What group members explained:
  1. The legal hinge is 'conviction under an Act of Parliament.' Section 36(1)(a) of the Immigration and Refugee Protection Act makes someone inadmissible for serious criminality based on offences in Canada only where there is a conviction under an Act of Parliament (i.e. the Criminal Code). A provincial administrative sanction with no criminal conviction does not, on its face, meet that test.

  2. The rule differs for offences outside Canada. Under 36(1)(c), acts committed abroad can create inadmissibility without a conviction — so the in-Canada/outside-Canada distinction matters a great deal.

  3. An RCMP police clearance can confirm your record status. The applicant obtained one after the incident showing no conviction.

  4. Still consult an immigration lawyer. Multiple members, including the one citing the IRPA sections, said the safe path is a consultation before filing, since impaired driving is treated as serious criminality when it does involve a conviction.

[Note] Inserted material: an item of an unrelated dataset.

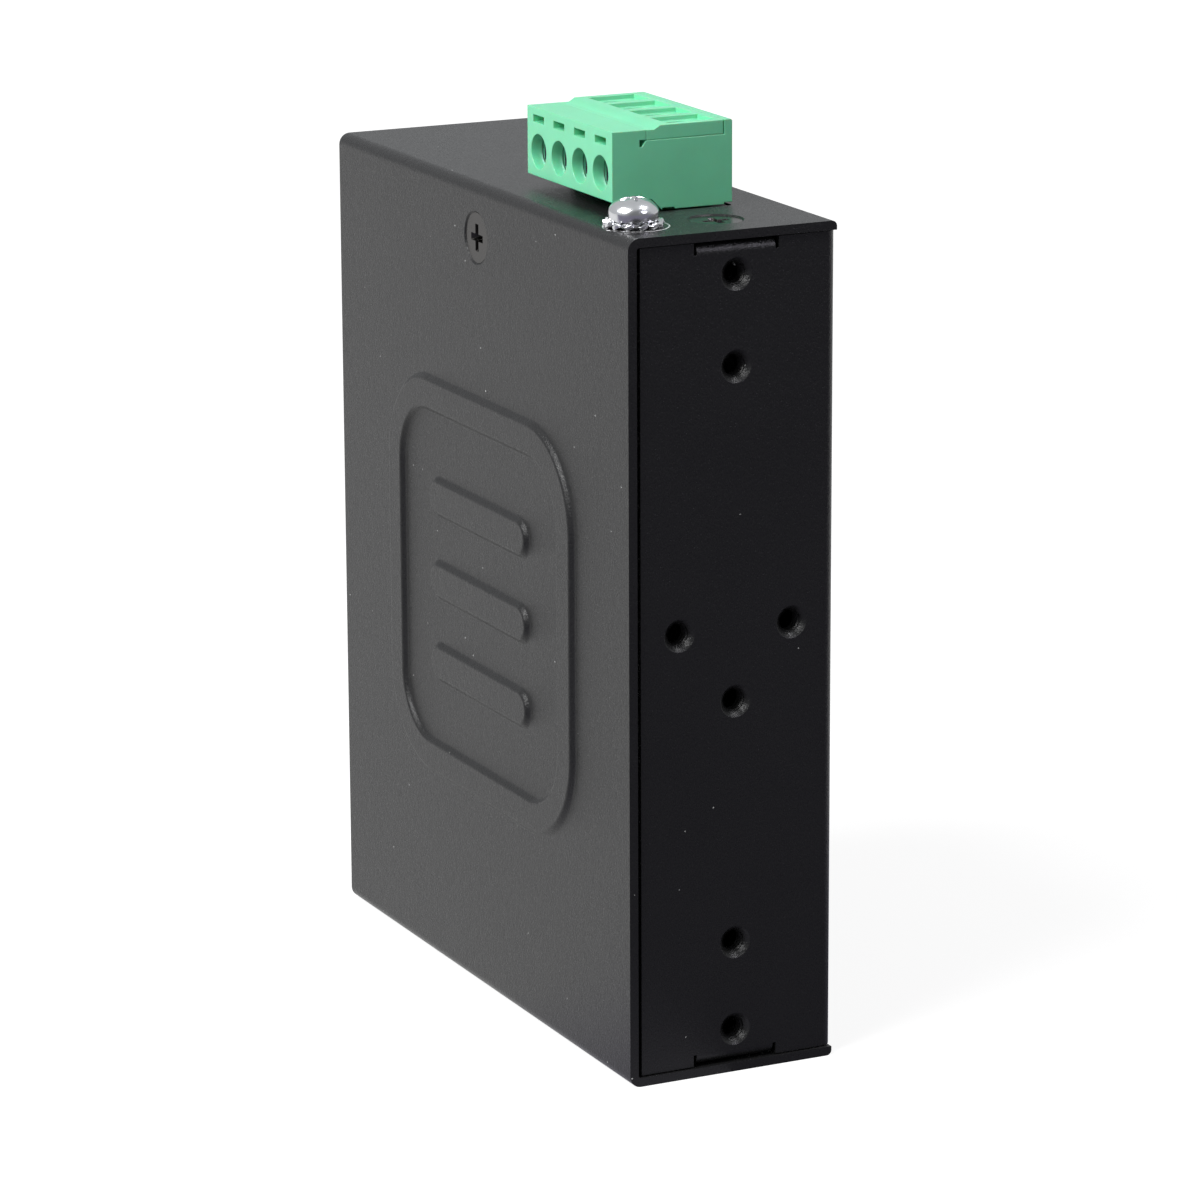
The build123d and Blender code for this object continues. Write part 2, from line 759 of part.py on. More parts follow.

General takeaway: an administrative roadside penalty is not automatically a criminal conviction, but because the stakes are inadmissibility, get formal legal advice and be truthful in any declarations.

Dos, Don'ts & Tips

  • Do: Consult an immigration lawyer before filing if you've had any impaired-driving incident, even without charges.
  • Tip: IRPA 36(1)(a) requires a conviction under an Act of Parliament for in-Canada offences; provincial administrative penalties are not criminal convictions.
  • Do: Get an RCMP police clearance certificate to document your actual record status.
  • Don't: Don't conceal the incident — answer application questions truthfully and explain the administrative nature of the sanction.